▶ [Required task]:
Search the material and gather each line with "finishes" in it.

▶ [Items]:
————

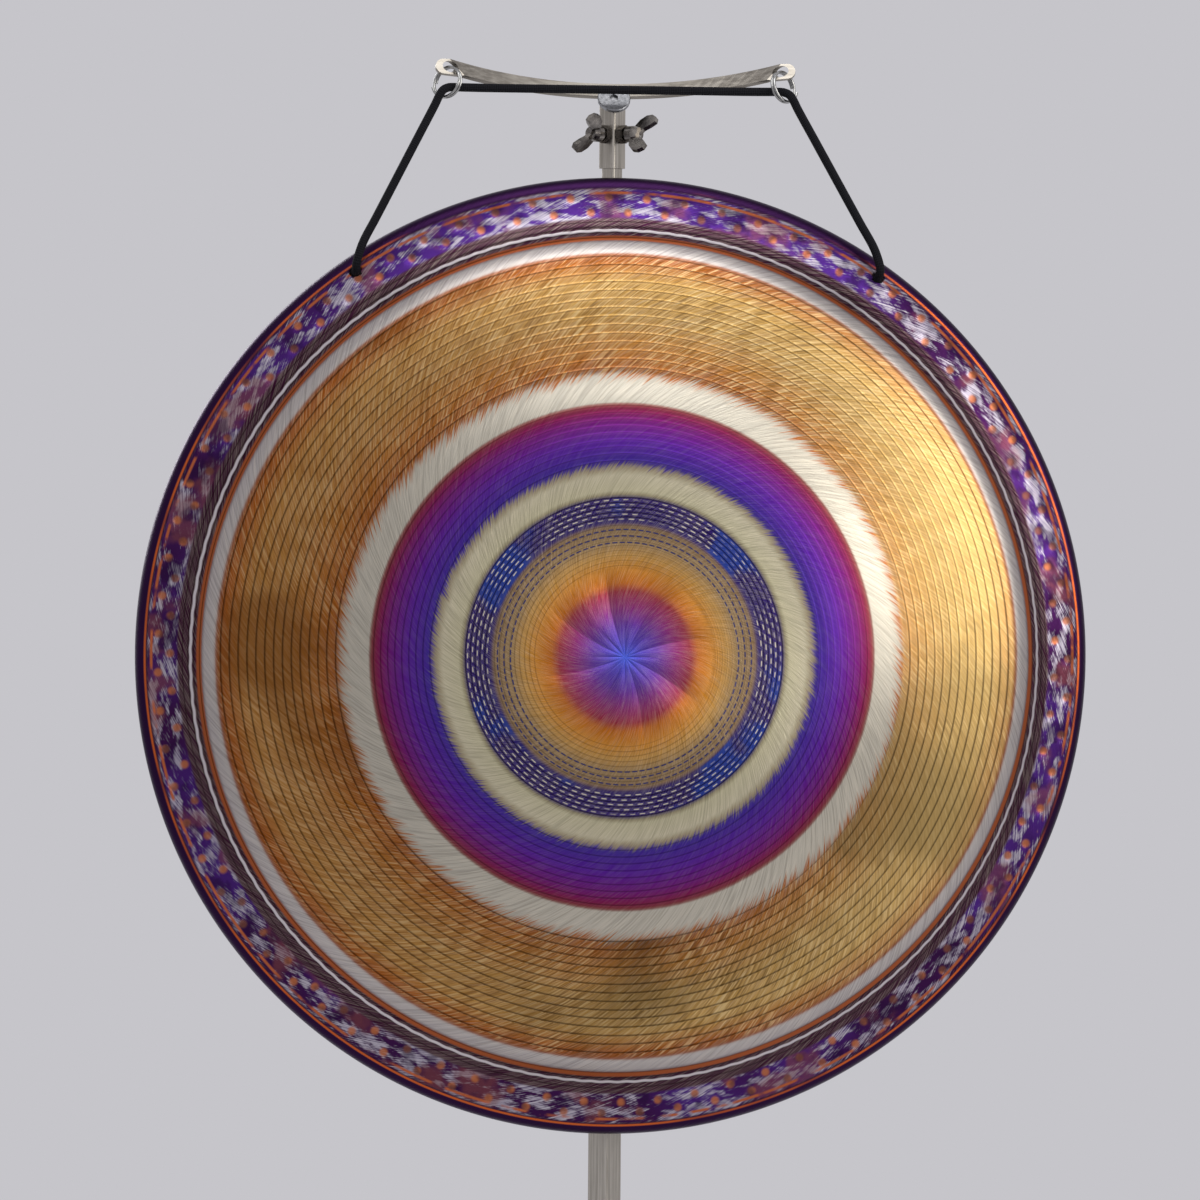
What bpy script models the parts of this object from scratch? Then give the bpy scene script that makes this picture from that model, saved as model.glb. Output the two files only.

————

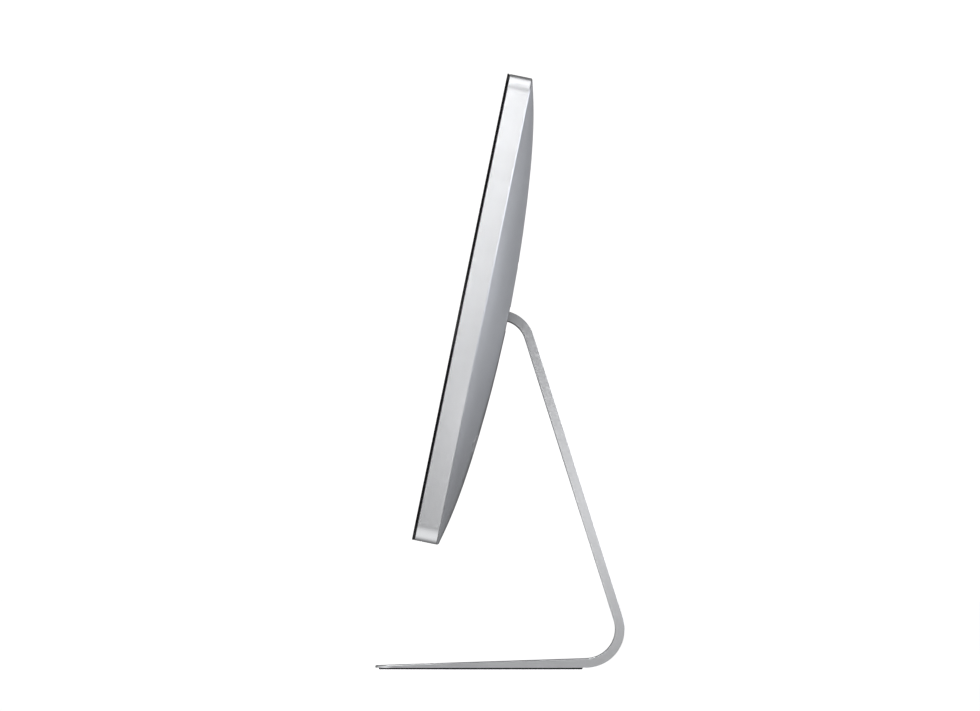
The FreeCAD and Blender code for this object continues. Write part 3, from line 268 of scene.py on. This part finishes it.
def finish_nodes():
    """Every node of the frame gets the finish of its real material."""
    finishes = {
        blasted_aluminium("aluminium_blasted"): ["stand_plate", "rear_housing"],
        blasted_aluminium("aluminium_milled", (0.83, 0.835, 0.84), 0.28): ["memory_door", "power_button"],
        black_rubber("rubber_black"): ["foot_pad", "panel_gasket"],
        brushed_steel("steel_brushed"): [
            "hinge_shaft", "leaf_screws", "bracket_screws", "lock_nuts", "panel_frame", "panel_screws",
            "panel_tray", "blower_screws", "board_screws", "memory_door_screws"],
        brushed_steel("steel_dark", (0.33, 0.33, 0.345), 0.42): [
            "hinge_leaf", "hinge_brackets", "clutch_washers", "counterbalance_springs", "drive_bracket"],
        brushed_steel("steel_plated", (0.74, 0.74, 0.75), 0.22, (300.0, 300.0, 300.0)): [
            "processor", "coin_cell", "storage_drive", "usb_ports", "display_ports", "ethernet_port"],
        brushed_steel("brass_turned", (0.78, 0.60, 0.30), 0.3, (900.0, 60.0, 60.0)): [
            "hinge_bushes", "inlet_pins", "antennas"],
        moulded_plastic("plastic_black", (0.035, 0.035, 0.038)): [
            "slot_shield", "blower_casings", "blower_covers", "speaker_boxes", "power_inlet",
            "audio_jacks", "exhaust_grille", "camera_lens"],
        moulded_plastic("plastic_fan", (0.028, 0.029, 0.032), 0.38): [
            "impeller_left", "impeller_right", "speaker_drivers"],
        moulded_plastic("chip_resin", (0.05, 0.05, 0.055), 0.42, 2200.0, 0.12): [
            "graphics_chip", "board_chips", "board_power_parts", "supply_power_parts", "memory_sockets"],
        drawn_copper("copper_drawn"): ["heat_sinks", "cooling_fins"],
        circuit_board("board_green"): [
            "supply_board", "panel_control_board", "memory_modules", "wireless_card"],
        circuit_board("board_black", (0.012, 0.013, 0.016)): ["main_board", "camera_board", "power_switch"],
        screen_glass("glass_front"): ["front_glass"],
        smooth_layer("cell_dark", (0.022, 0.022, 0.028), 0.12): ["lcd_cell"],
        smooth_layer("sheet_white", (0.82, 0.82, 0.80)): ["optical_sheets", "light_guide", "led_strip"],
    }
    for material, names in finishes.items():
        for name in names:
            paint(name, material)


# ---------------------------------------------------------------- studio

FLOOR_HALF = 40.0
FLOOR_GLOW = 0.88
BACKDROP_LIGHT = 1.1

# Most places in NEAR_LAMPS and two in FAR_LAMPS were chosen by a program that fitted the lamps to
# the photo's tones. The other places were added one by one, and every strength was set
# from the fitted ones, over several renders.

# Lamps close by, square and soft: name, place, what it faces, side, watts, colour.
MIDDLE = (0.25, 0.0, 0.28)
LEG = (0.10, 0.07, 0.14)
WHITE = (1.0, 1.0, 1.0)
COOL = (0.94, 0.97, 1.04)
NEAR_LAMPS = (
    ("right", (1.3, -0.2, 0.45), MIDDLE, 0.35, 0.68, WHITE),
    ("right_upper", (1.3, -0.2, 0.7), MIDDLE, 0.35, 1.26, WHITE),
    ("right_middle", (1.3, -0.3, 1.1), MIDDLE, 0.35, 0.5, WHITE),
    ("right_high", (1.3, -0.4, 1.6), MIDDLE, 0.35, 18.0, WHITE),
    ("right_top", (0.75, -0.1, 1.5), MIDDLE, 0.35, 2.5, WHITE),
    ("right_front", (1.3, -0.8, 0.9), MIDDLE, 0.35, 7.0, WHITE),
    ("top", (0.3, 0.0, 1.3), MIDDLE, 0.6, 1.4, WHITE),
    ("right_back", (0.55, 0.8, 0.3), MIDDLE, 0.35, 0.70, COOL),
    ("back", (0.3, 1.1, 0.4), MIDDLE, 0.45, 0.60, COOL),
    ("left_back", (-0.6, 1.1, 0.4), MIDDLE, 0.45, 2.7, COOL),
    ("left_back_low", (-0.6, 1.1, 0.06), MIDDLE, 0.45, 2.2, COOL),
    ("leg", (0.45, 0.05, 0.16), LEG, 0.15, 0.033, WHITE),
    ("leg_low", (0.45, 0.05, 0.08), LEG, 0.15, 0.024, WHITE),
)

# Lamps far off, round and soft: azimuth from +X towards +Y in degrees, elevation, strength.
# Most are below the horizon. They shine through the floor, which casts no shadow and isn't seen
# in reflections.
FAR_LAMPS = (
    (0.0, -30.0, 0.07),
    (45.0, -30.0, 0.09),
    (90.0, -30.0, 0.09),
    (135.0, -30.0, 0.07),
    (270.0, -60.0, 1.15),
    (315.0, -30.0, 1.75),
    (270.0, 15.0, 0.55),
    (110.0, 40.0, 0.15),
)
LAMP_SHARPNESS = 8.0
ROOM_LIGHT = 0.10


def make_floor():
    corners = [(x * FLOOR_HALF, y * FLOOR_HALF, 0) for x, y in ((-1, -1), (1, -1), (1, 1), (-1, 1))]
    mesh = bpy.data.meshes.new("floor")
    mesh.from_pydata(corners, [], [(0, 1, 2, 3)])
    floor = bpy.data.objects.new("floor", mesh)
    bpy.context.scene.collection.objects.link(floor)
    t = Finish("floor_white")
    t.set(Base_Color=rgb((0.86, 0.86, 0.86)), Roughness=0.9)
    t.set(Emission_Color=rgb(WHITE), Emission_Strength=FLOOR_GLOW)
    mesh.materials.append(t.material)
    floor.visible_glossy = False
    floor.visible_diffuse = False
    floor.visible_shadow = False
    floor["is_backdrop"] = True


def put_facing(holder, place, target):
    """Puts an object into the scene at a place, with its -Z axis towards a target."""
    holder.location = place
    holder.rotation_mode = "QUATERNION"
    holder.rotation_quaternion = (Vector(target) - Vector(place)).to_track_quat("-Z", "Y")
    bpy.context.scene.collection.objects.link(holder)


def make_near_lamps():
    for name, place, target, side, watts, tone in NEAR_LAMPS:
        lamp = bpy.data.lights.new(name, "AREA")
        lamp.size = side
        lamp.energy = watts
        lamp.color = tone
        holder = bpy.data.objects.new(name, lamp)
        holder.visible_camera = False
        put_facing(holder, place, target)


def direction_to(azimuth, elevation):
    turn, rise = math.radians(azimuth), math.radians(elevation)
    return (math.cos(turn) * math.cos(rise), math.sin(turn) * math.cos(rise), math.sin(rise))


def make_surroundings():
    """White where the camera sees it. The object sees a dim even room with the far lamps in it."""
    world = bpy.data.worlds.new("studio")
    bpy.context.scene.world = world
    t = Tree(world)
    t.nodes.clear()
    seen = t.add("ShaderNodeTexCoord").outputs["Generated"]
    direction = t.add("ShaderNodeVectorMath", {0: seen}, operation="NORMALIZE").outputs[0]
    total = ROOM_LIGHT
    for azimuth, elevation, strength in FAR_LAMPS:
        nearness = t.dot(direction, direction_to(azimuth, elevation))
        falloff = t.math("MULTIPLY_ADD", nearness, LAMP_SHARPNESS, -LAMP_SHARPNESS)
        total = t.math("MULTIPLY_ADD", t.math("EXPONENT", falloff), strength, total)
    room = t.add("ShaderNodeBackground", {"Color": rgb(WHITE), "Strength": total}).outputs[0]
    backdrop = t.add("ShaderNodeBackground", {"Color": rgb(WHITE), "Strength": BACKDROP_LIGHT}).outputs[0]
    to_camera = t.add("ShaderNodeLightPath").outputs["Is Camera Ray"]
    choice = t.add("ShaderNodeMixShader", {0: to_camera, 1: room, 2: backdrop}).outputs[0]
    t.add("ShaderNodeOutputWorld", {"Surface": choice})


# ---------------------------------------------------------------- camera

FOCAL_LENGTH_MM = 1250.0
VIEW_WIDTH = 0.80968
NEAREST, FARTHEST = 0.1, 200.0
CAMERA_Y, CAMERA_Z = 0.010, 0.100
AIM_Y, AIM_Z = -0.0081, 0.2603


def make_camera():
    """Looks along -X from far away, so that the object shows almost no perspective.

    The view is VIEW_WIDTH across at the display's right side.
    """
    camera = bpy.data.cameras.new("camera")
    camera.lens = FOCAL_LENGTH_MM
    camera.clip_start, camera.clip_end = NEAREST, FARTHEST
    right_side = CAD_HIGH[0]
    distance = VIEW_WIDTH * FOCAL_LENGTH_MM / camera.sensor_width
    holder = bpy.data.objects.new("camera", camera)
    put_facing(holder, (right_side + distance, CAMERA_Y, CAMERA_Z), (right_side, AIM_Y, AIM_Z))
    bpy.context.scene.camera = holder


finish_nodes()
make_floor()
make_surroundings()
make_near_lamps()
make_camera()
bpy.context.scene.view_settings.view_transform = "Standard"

————

▶ [Solution to the problem]:
The FreeCAD and Blender code for this object continues. Write part 3, from line 268 of scene.py on. This part finishes it.
    finishes = {
    for material, names in finishes.items():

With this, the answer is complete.